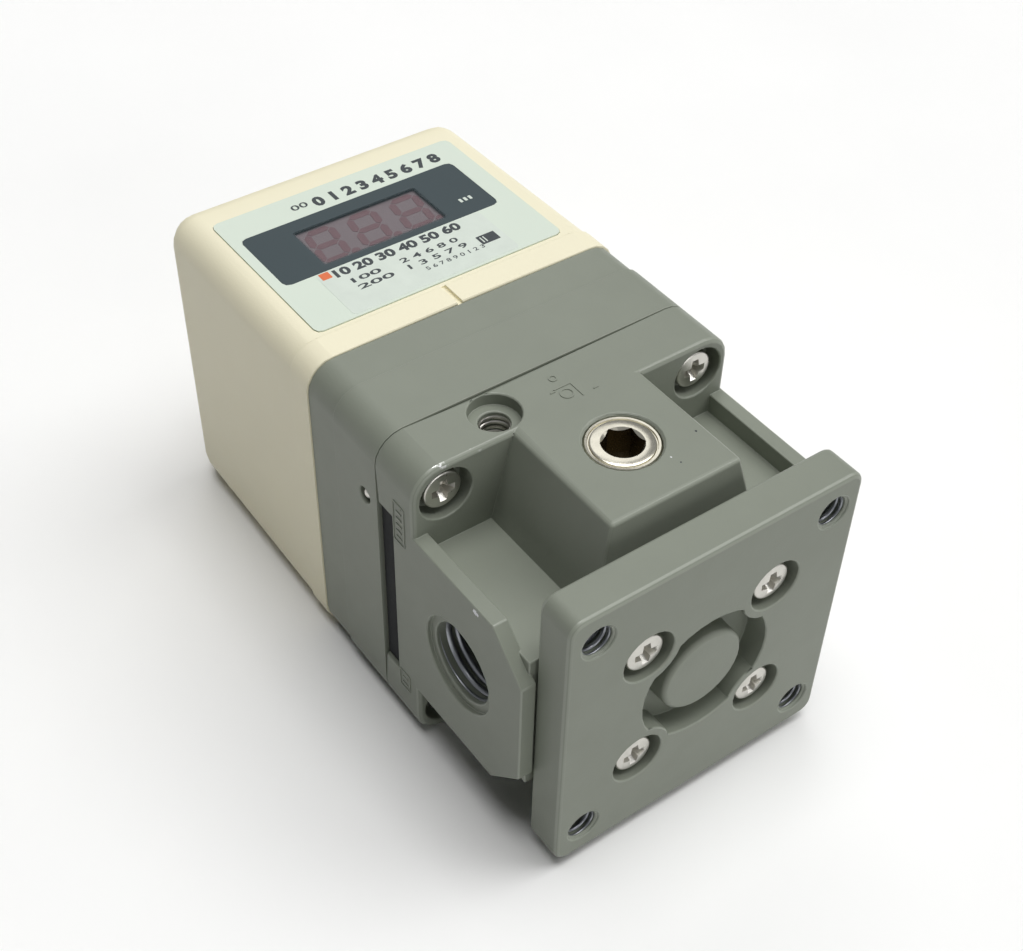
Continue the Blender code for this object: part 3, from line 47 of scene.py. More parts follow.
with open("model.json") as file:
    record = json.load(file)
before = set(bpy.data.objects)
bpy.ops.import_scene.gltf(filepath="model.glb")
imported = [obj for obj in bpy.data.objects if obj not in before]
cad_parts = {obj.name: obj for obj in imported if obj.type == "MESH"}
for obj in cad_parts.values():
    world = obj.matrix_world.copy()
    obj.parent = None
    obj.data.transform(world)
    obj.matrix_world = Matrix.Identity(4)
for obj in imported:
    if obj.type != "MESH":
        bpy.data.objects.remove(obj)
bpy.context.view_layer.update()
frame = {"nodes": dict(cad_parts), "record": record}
:::::
TASK GOAL
Write out the material from the first line to the last, exactly.

EXERCISE ANSWER
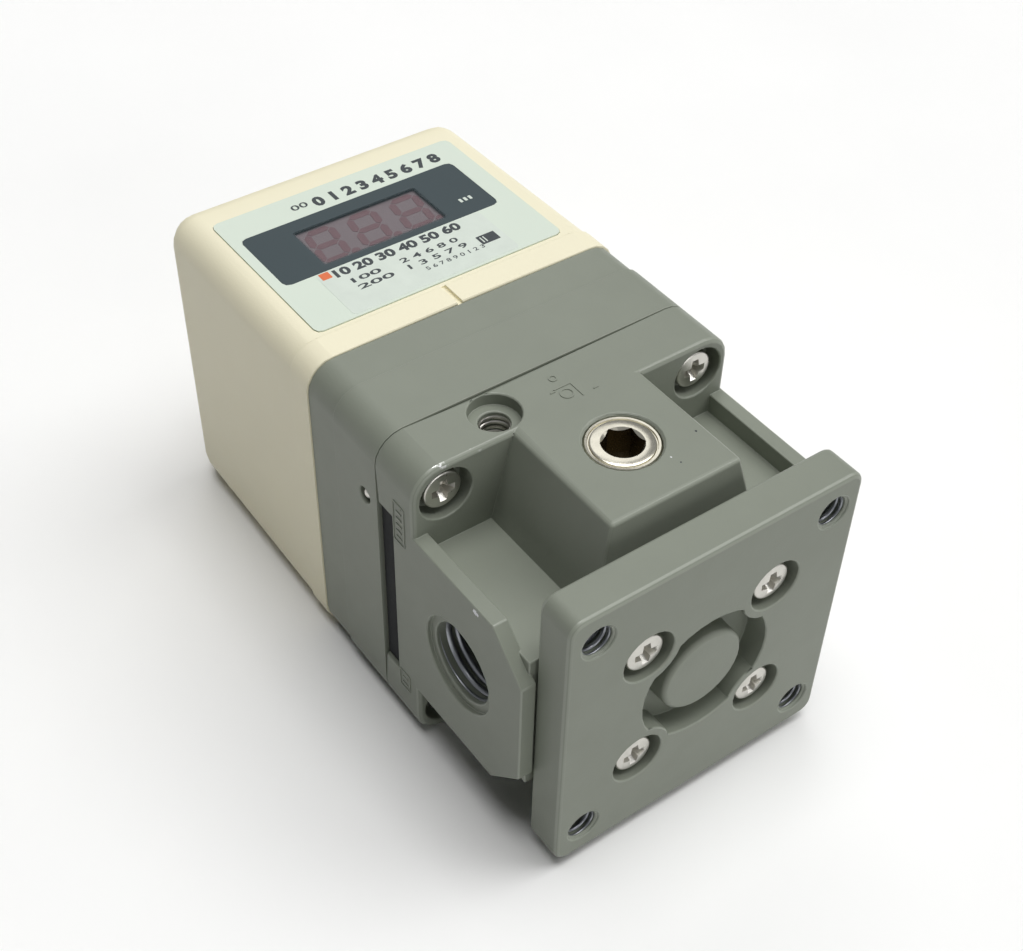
Continue the Blender code for this object: part 3, from line 47 of scene.py. More parts follow.
with open("model.json") as file:
    record = json.load(file)
before = set(bpy.data.objects)
bpy.ops.import_scene.gltf(filepath="model.glb")
imported = [obj for obj in bpy.data.objects if obj not in before]
cad_parts = {obj.name: obj for obj in imported if obj.type == "MESH"}
for obj in cad_parts.values():
    world = obj.matrix_world.copy()
    obj.parent = None
    obj.data.transform(world)
    obj.matrix_world = Matrix.Identity(4)
for obj in imported:
    if obj.type != "MESH":
        bpy.data.objects.remove(obj)
bpy.context.view_layer.update()
frame = {"nodes": dict(cad_parts), "record": record}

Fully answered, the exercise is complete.